For the record though, Ghana and Liberia have since recovered. Ethiopia’s recent civil war is now over. Haiti is still in the news for the wrong reasons. In South Africa, Chief Justice Raymond Zondo has just complained that our Parliament was not doing enough to implement his State Capture recommendations. The ANC is talking about “renewal”, whose results are yet to be visible to the naked eye.
But how far are we from the Black Republic? The three-tier model has produced unintended results. States have become too sovereign to the detriment of the integration project. Each of the RECs is autonomous from the AU, with its own treaty, flag, and anthem. The AU is not adequately empowered — legally, to play a supranational role, and financially, to drive the integration agenda, especially in the domain of infrastructure.

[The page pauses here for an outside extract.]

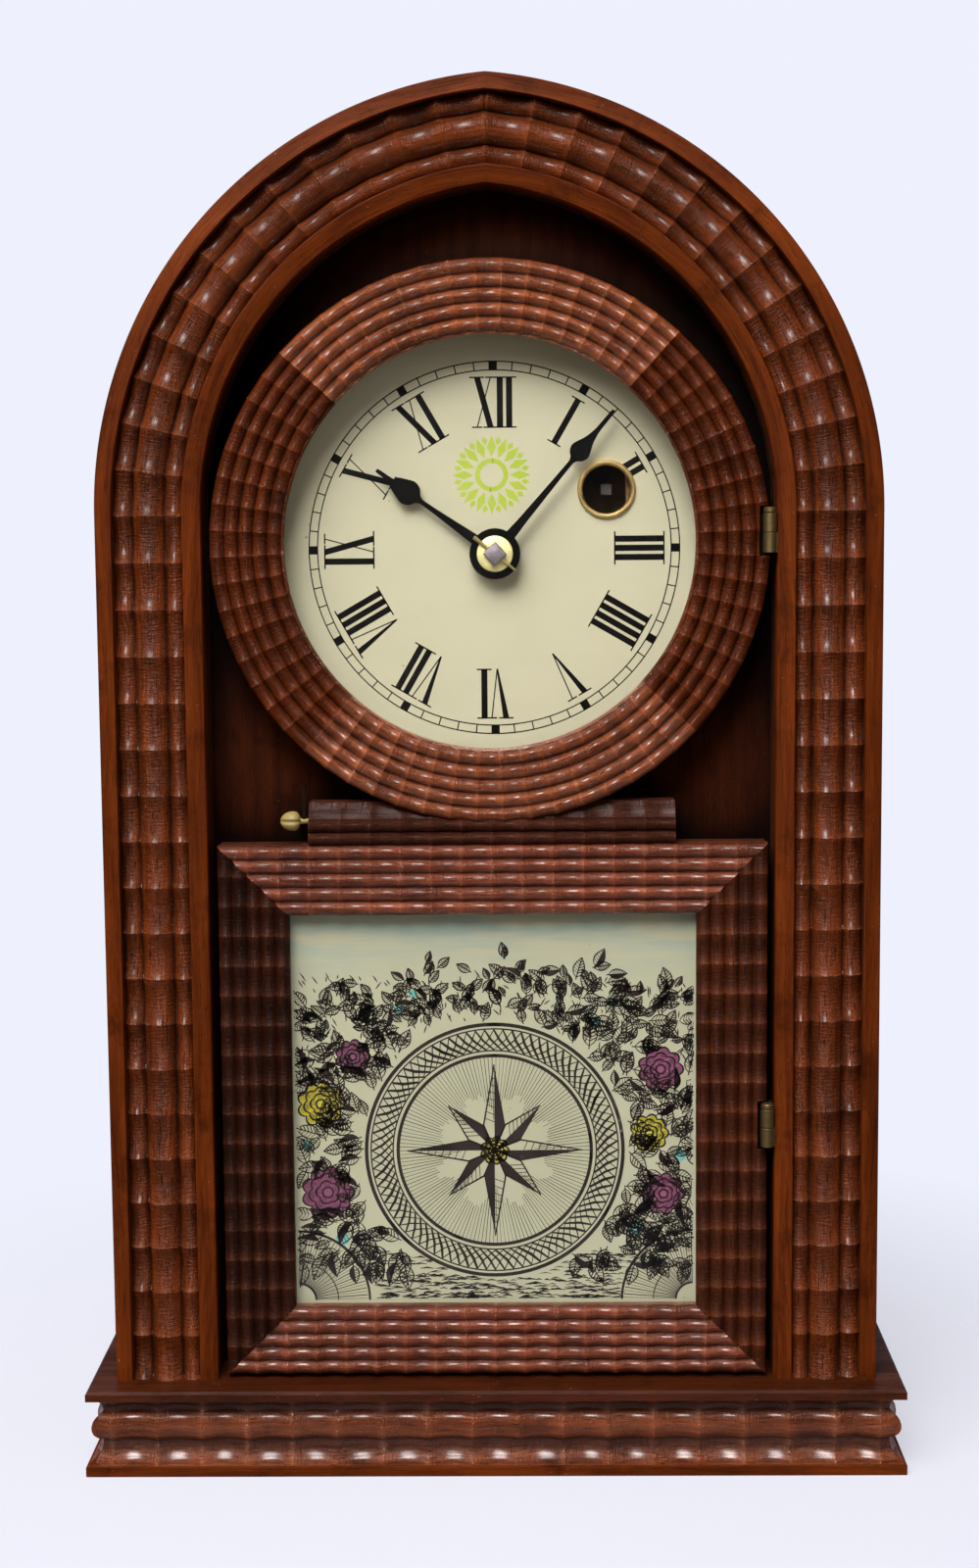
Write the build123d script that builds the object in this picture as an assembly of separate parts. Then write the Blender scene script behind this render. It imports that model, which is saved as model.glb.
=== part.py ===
from build123d import *
import math
import os

# A beehive shelf clock: a gothic arched case on a moulded plinth, faced with rippled (wave) moulding,
# with a hinged door that has a round bezel over the dial and a square frame round a glass tablet.
# Inside it is a one-day spring driven timepiece movement with a pendulum.
# Millimetres. +X is right, +Y goes from the front of the clock to its back, +Z is up.
# The origin is the middle of the plinth's footprint, on the shelf.

# Case outline. Each side of the arch is an arc whose centre lies past the middle, which gives the point.
arch_radius = 147.4
arch_centre_past_middle = 12.6
case_depth = 94.0
hoop_thickness = 6.4
case_half_width = arch_radius - arch_centre_past_middle

# The hands' arbor sets the height of the dial, the bezel, the spring line of the arch and the movement
hand_arbor_x = 2.0
hand_arbor_height = 322.2
dial_above_hands = 1.6
bezel_above_dial = 2.2
spring_above_bezel = 10.2
dial_middle_height = hand_arbor_height + dial_above_hands
bezel_height = dial_middle_height + bezel_above_dial
spring_height = bezel_height + spring_above_bezel

# Plinth
plinth_height = 30.8
plinth_top_board_thickness = 3.4
plinth_front_overhang = 11.3
plinth_side_overhang = 9.4
plinth_moulding_thickness = 20.0
plinth_rail_thickness = 14.0
plinth_ripple_pitch = 15.9
plinth_scallop = 1.4
plinth_top_inset = 0.3
plinth_top_nose = 0.9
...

Compared to Mbeki’s time, today’s African integration is in a period of austerity and minimalist in its ambition. The sovereignty index of all African countries is among the lowest in the world. Our self-reliance and prospects for prosperity are still taking a steep curve. The coups that are returning to our continent are our measure of how much work we must still do to dispel racist stereotypes about black self-governance.
We still have more than 70 years left in this century to establish a true Black Republic that Haiti still refuses to become. DM
Eddy Maloka is a professor of practice at the Institute for Pan-African Thought and Conversation, University of Johannesburg. He writes in his personal capacity. This is an abridged version of his lecture “From Haiti to the African Union: The Idea of a Black Republic in Pan-African Political Thought” at the Keith Gottschalk Lecture on African Integration, at the University of the Western Cape on 27 July.